In the past year, cocktail bar 28 Hong- kong Street and gastropub Oxwell & Co in Ann Siang Hill have started herb gardens. 28 Hongkong Street has a 105 sq ft rooftop garden to grow basil and mint. Oxwell & Co has a 1,200 sq ft rooftop garden to grow herbs such as mint for use in the drinks it mixes.

Nine months ago, Marina Bay Sands converted the about 100-seater alfresco dining area of its buffet restaurant, Rise, into a 1,722 sq ft herb garden with about 50 varieties of herbs, vegetables and fruits including oregano, sage, guava and tomatoes. It supplements the ingredients at Rise, and the integrated resort's celebrity chef restaurants including Waku Ghin and Sky On 57.

Mr Kevin Teng, 34, director of sustainability at Marina Bay Sands, says: "Chefs around the world prefer cooking with fresh ingredients and our executive chef had been asking for locally grown produce."

In the past four to five years, urban farming has taken off in the United States, Hong Kong and Japan. New York is one of the pioneers of large-scale rooftop urban farms and has a school that provides training in urban agriculture, Farm School NYC.

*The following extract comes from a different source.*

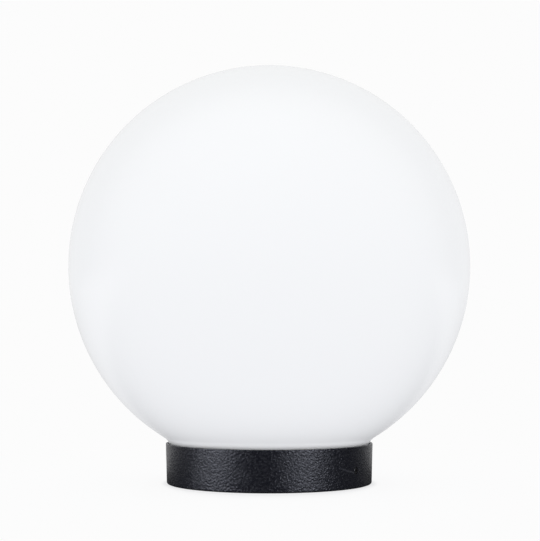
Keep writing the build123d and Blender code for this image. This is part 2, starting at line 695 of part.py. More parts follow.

Urban farming is important for national food security as it helps supplement the country's supply of vegetables, says professor Lee Sing Kong, 62, director of the National Institute of Education. He has been involved in developing technology adopted in urban farming since the 1990s.

One reason urban farming has gained momentum here, he says, could be that people are becoming more aware and want to know where their food comes from. Projects such as the National Parks Board's Community In Bloom programme, which have led to the creation of more than 600 community gardens, have made people more aware about food sources.

Prof Lee adds: "If we were to depend totally on imports, we can be vulnerable when there are natural calamities that affect production elsewhere. Urban farming is the way to go so that we can partially meet our needs."